Understanding and Getting Over Your Difficult Childhood: Part One
Have you ever noticed yourself, despite your best intentions to heal your old emotional wounds, still being plagued by reminders of your difficult childhood? Have you ever felt that the damage incurred to your psyche was so severe that you probably will never overcome it?
Chances are you’ve been looking around for a solution, possibly even for years, and have found a few things that seem to help, though often only temporarily—maybe you’ve given yourself over to living with easily-ripped-open scars for the rest of your life. Or maybe you’ve been told that healing is a veeeeery slow process that you just have to ride out.
I’m here to tell you that it simply doesn’t have to be that way. Whatever happened to you as a child doesn’t have to be that hard to deal with, and it definitely doesn’t have to take that long.
In this two-part article, I’m going to help you discover the reason that you experienced what you did. And then, I’ll show you how, armed with that knowledge, you can once and for all, get over it, and move on with your life.
What does “getting over it” look like? Well, the details will be different for each person, but here are some of the big-picture things that everyone can look forward to:
- The world will begin to feel like a really fun place; a place that readily opens up to you to deliver whatever you need.
- All of the issues that keep cropping up now—low self-esteem, extreme self-doubt, relationship troubles, and so on—will simply not happen.
- You won’t be concerned with what occurred in your past. It just won’t feel important.
- You will find yourself living in a manner and doing things that you would have never thought possible.
- All of the things you desire will come easily; you will no longer feel thwarted.
- You will be able to effortlessly attract harmonious relationships into your experience.
- You will feel madly in love with both yourself and the world. Life will feel delicious!
- You’ll be truly and deeply thankful for all of your past experiences.
- You will find yourself able to easily manifest absolutely anything you desire.
So, as you can see, getting over it is really the kindest and most productive thing you can do for yourself. So, without further ado, let’s get to it!
Understanding it…
In this section I’m going to talk about the reason behind every difficult childhood, and help you understand that your childhood served a very important purpose. Later, I’ll discuss how you can then start moving past what you experienced.
Why bother with understanding the reason behind it? Well, because the question “Why me?” is oftentimes one of the biggest roadblocks you’ll ever experience. It keeps you stuck in the past. So, if you understand why it happened to you, it’s all the more easy to move forward.
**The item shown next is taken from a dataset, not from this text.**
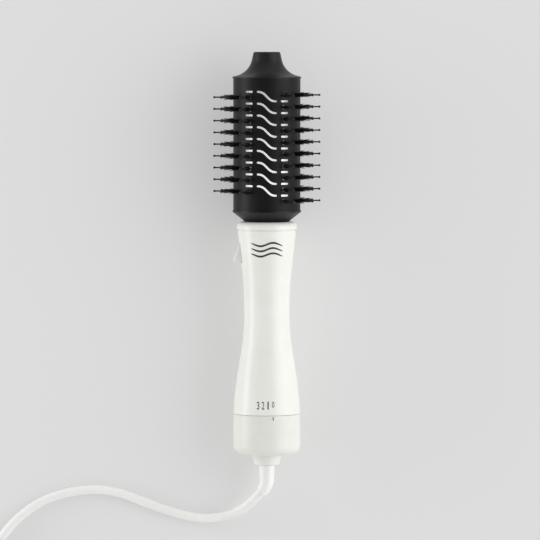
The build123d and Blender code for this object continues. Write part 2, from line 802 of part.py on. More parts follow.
grille_high = grille_low + grille_thick
with BuildPart() as intake_grille:
    with BuildSketch(brush.offset(grille_low)):
        Circle(grille_r)
        Circle(sleeve_out + seat_gap, mode=Mode.SUBTRACT)
        for vent in range(30):
            if min(abs(12 * vent - screw) for screw in base_screw_angles) > 12:
                with BuildLine() as vent_line:
                    PolarLine(Vector(sleeve_out + 3.1, 0).rotate(Axis.Z, 12 * vent),
                              grille_r - sleeve_out - 4.8,
                              angle=12 * vent)
                trace(vent_line.line, line_width=1.3, mode=Mode.SUBTRACT)
    extrude(amount=grille_thick)
    with BuildSketch(brush.offset(grille_high)):
        with PolarLocations(base_screw_r, 3, start_angle=90):
            Circle(2.1)
    extrude(amount=core_low - grille_high)
    with BuildSketch(brush.offset(grille_low)):
        with PolarLocations(base_screw_r, 3, start_angle=90):
            Circle(1.15)
    extrude(amount=core_low, mode=Mode.SUBTRACT)
    with BuildSketch(brush.offset(grille_low)):
        with PolarLocations(base_screw_r, 3, start_angle=90):
            Circle(2.0)
    extrude(amount=0.9, mode=Mode.SUBTRACT)
intake_grille.part.label = "intake_grille"
export_step(intake_grille.part, "parts/intake_grille.step")

with BuildPart() as base_screws:
    with BuildSketch(brush.offset(grille_low)):
        with PolarLocations(base_screw_r, 3, start_angle=90):
            Circle(1.9)
    extrude(amount=0.9)
    with BuildSketch(brush.offset(grille_low)):
        with PolarLocations(base_screw_r, 3, start_angle=90):
            Circle(1.0)
    extrude(amount=10.5)
base_screws.part.label = "base_screws"
export_step(base_screws.part, "parts/base_screws.step")

dust_filter = tube(base_screw_r - 2.7, sleeve_out + 0.2, core_low + 0.2, core_low + 0.8)
dust_filter.part.label = "dust_filter"
export_step(dust_filter.part, "parts/dust_filter.step")

# ---------------------------------------------------------------- cord swivel
chamber_r = stem_r + 1.6
chamber_low = 8.0
swivel_housing = turned([(stem_r + running_gap, boss_end), (boss_end_r - 0.6, boss_end),
                         (boss_end_r, boss_end + 0.6),
                         (boss_r, -0.6), (boss_r, grille_low), (sleeve_out, grille_low), (sleeve_out, 21.0),
                         (chamber_r, 21.0), (chamber_r, chamber_low), (stem_r + running_gap, chamber_low)])
swivel_housing.part.label = "swivel_housing"
export_step(swivel_housing.part, "parts/swivel_housing.step")

swivel_stem = turned([(0, stem_end), (stem_r, stem_end), (stem_r, chamber_low + 0.1),
                      (chamber_r - running_gap, chamber_low + 0.1), (chamber_r - running_gap, 11.0),
                      (stem_r - 1.1, 11.0), (stem_r - 1.1, 20.0), (0, 20.0)])
swivel_stem.part.label = "swivel_stem"
export_step(swivel_stem.part, "parts/swivel_stem.step")

ring_heights = (12.5, 16.0)
with BuildPart() as slip_rings:
    for ring_low in ring_heights:
        with BuildSketch(brush.offset(ring_low)):
            Circle(stem_r - 0.4)
            Circle(stem_r - 1.08, mode=Mode.SUBTRACT)
    extrude(amount=1.5)
slip_rings.part.label = "slip_rings"
export_step(slip_rings.part, "parts/slip_rings.step")

with BuildPart() as contact_brushes:
    for ring_low in ring_heights:
        with BuildSketch(brush.offset(ring_low + 0.3)):
            with Locations((stem_r + 0.55, 0)):
                Rectangle(1.7, 2.0)
    extrude(amount=0.9)
contact_brushes.part.label = "contact_brushes"
export_step(contact_brushes.part, "parts/contact_brushes.step")

# ---------------------------------------------------------------- strain relief and cord
relief_foot = brush.origin + brush.z_dir * relief_straight
onward = -brush.z_dir
aside = -brush.x_dir * cos(radians(relief_drop)) + brush.y_dir * sin(radians(relief_drop))
bend = radians(relief_turn)


def along_bend(turn):
    """Point on the strain relief's bent centre line, after turning by an angle in radians."""
    return relief_foot + aside * (relief_bend_r * (1 - cos(turn))) + onward * (relief_bend_r * sin(turn))


cord_exit = along_bend(bend)
exit_way = onward * cos(bend) + aside * sin(bend)
print(f"cord exit {cord_exit}, direction {exit_way}")

with BuildPart() as strain_relief:
    with BuildSketch(brush.offset(stem_end)):
        Circle(relief_r)
    with BuildSketch(brush.offset(relief_straight)):
        Circle(relief_r - 0.5)
    loft()
    with BuildLine() as bend_line:
        ThreePointArc(relief_foot, along_bend(bend / 2), cord_exit)
    with BuildSketch(Plane(origin=relief_foot, z_dir=onward)):
        Circle(relief_r - 0.5)
    with BuildSketch(Plane(origin=cord_exit, z_dir=exit_way)):
        Circle(relief_end_r)
    sweep(path=bend_line.line, multisection=True)
strain_relief.part.label = "strain_relief"
export_step(strain_relief.part, "parts/strain_relief.step")

route = [cord_exit, cord_exit + exit_way * first_run] + [Vector(*point) for point in cord_points]
runs = [after - before for before, after in zip(route, route[1:])]
bend_radii = []
for before, after in zip(runs, runs[1:]):
    half_turn = radians(before.get_angle(after)) / 2
    bend_radii.append(0.45 * min(before.length, after.length) / tan(half_turn))
print("cord runs", [round(run.length, 1) for run in runs])
print("cord radii", [round(radius, 1) for radius in bend_radii])

with BuildPart() as cord_lead:
    with BuildLine() as lead_path:
        FilletPolyline(*route, radius=bend_radii)
    with BuildSketch(Plane(origin=route[0], z_dir=exit_way)):
        Circle(cord_r)
    sweep(path=lead_path.line)
cord_lead.part.label = "cord_lead"
export_step(cord_lead.part, "parts/cord_lead.step")
lead_length = sum(edge.length for edge in lead_path.line.edges())
lead_fill = cord_lead.part.volume / (pi * cord_r ** 2 * lead_length)
print(f"cord lead {lead_length:.1f} long, its volume over section times length {lead_fill:.5f}")

# The coil's outer turn is tangent to the lead's last run; a straight stub leads in and another leads out.
coil_turn_r = coil_mid_r + cord_r * (coil_columns - 1)
coil_out = coil_turn_r + cord_r
coil_in = coil_turn_r - cord_r * (2 * coil_columns - 1)
stub = sqrt(coil_out ** 2 - (coil_turn_r - cord_r) ** 2) + 0.6
coil_x = route[-1].X + coil_turn_r
coil_y = route[-1].Y - stub
coil_low = route[-1].Z - cord_r
out_y = coil_y - coil_turn_r
out_z = route[-1].Z + 2 * cord_r * (coil_layers - 1)
way_out = stub + 3.0
out_x = coil_x + way_out
with BuildPart() as cord_coil:
    with BuildSketch(Plane.XY.offset(coil_low)):
        with Locations((coil_x, coil_y)):
            Circle(coil_out)
            Circle(coil_in, mode=Mode.SUBTRACT)
    extrude(amount=2 * cord_r * coil_layers)
    with BuildSketch(Plane(origin=route[-1], z_dir=(0, -1, 0))):
        Circle(cord_r)
    extrude(amount=stub)
    with BuildSketch(Plane(origin=(coil_x, out_y, out_z), z_dir=(1, 0, 0))):
        Circle(cord_r)
    extrude(amount=way_out)
cord_coil.part.label = "cord_coil"
export_step(cord_coil.part, "parts/cord_coil.step")
print(f"coil centre {coil_x:.2f} {coil_y:.2f}, way out {out_x:.2f} {out_y:.2f}")
print(f"coil turns {coil_in + cord_r} to {coil_turn_r}")

plug_plane = Plane(origin=(out_x, out_y, out_z), x_dir=(0, 1, 0), z_dir=(1, 0, 0))
plug_pin_places = [(-plug_pin_spacing / 2, 0), (plug_pin_spacing / 2, 0)]
with BuildPart() as plug_body:
    with BuildSketch(plug_plane):
        Circle(cord_r + 0.7)
    with BuildSketch(plug_plane.offset(plug_neck)):
        Circle(cord_r + 2.2)
    loft()
    with BuildSketch(plug_plane.offset(plug_neck)):
        RectangleRounded(20.0, 15.0, 4.0)
    with BuildSketch(plug_plane.offset(plug_neck + plug_length * 0.55)):
        RectangleRounded(plug_width, plug_thick, 6.0)
    loft()
    with BuildSketch(plug_plane.offset(plug_neck + plug_length * 0.55)):
        RectangleRounded(plug_width, plug_thick, 6.0)
    extrude(amount=plug_length * 0.45)
    with BuildSketch(plug_plane.offset(plug_neck + plug_length)):
        with Locations(*plug_pin_places):
            Circle(plug_root_r + 0.02)
    extrude(amount=-plug_root_deep, mode=Mode.SUBTRACT)
plug_body.part.label = "plug_body"
export_step(plug_body.part, "parts/plug_body.step")

with BuildPart() as plug_pins:
    with BuildSketch(plug_plane.offset(plug_neck + plug_length - plug_root_deep)):
        with Locations(*plug_pin_places):
            Circle(plug_root_r)
    extrude(amount=plug_root_deep)
    with BuildSketch(plug_plane.offset(plug_neck + plug_length)):
        with Locations(*plug_pin_places):
            Circle(plug_pin_r)
    extrude(amount=plug_pin_length)
    fillet(plug_pins.edges().group_by(Axis.X)[-1], radius=1.5)
plug_pins.part.label = "plug_pins"
export_step(plug_pins.part, "parts/plug_pins.step")
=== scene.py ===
import json
import math

import bpy
import numpy as np
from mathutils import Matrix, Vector


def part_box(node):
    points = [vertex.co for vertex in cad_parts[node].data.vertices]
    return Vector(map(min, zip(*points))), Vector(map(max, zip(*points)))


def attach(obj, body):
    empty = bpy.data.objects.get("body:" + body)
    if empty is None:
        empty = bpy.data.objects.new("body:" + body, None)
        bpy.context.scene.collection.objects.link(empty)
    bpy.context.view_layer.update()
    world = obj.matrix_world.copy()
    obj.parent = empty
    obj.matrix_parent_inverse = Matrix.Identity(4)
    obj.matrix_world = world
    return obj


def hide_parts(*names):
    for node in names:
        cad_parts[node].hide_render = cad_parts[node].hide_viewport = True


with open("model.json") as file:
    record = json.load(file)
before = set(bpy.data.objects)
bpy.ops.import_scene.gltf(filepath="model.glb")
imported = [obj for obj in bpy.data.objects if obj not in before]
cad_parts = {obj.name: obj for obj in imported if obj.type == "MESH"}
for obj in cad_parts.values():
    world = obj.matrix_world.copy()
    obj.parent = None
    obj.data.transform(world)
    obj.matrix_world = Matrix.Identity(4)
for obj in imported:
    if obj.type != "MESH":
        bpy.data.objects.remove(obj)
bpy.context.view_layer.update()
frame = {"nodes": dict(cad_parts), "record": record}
nodes = frame["nodes"]
print("frame loaded,", len(nodes), "pieces")

# The brush lies on its back, so its axis leans up a little towards the tip.
brush = {"lean": 3.058, "footY": -0.151125, "footZ": 0.025526}
leanCos, leanSin = math.cos(math.radians(brush["lean"])), math.sin(math.radians(brush["lean"]))


# Texture scale for a pattern whose repeat is size millimetres, on coordinates in metres.
def perMm(size):
    return 1000.0 / size


# Points of the brush in the row frame: x sideways, height along the axis from the foot, up out of the
# front. All in mm, arrays.
def inRow(x, height, up):
    x, height, up = np.broadcast_arrays(np.asarray(x, float), height, up)
    y = brush["footY"] * 1000 + height * leanCos - up * leanSin
    z = brush["footZ"] * 1000 + height * leanSin + up * leanCos
    return np.stack([x, y, z], axis=-1) / 1000


# Faces of a grid of rows by columns points, numbered along each row. Closed columns join each row's end
# to its start.
def gridFaces(rows, columns, closeColumns=False):
    r = np.arange(rows - 1)[:, None]
    c = np.arange(columns if closeColumns else columns - 1)[None, :]
    r2, c2 = r + 1, (c + 1) % columns
    corners = (r * columns + c, r * columns + c2, r2 * columns + c2, r2 * columns + c)
    return np.stack(np.broadcast_arrays(*corners), -1).reshape(-1, 4)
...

Okay, ready? Here is the reason that you had a difficult childhood:
You chose, before you came into this life, knowing full well what you were getting into, your childhood circumstances because they were the perfect vehicle from which to be propelled down the path you wished to travel.
How do my childhood experiences propel me down a particular path? Because, as you experience your particular life, you begin to form both questions and desires, which serve to motivate you and inspire you—even though at the time it may not always feel good.
For example: you may have questioned how and why people relate to each other in certain ways. You many have become very interested in creating loving and deep relationships because of the things you experienced.
You may have also found yourself asking questions about fairness, freedom, personal responsibility, heath, and sexuality, to name a few possibilities. And, you may have found yourself deeply desiring and asking for better relationships, better conditions, and a deeper understanding of why the world works as it does.
And so, in your adult life, you probably find yourself desiring the very things that your childhood awakened you to—relationships that are better than the ones you experienced, more self esteem, more acceptance, etc. You are probably aware that your whole life was shaped by what happened, but have you ever thought that this might not be such a bad thing?
Why would anyone choose a negative environment over a more positive loving one? Wouldn’t a positive environment be even better able to inspire a desire for the things you mentioned? You would think, wouldn’t you? I know how counterintuitive the things I’ve said so far can sound, but in some lives you want more than the status quo, you want to go further. And the so called negative experiences are the very things that inspire you to do that.
Have you ever noticed that there often seems to be a correlation between those who’ve had difficult childhoods and those who’ve had great success? This happens because great strife leads to great desires, which lead to big ambitions, which lead to big successes. And this is exactly what each of those souls set out to experience.
The tendency is to think that if your experience was such that you found yourself longing, really longing for all the things I mentioned above, that it was not an ok experience. And that because of that you are somehow a victim. But in truth, you came here specifically to have those longings.
You see, your soul is not permanently harmed or scarred by your travails. In fact, you soul has decided to focus its consciousness into your current life simply for the experience of being you, no matter where that might lead.
So, you see, it’s not all bad is it?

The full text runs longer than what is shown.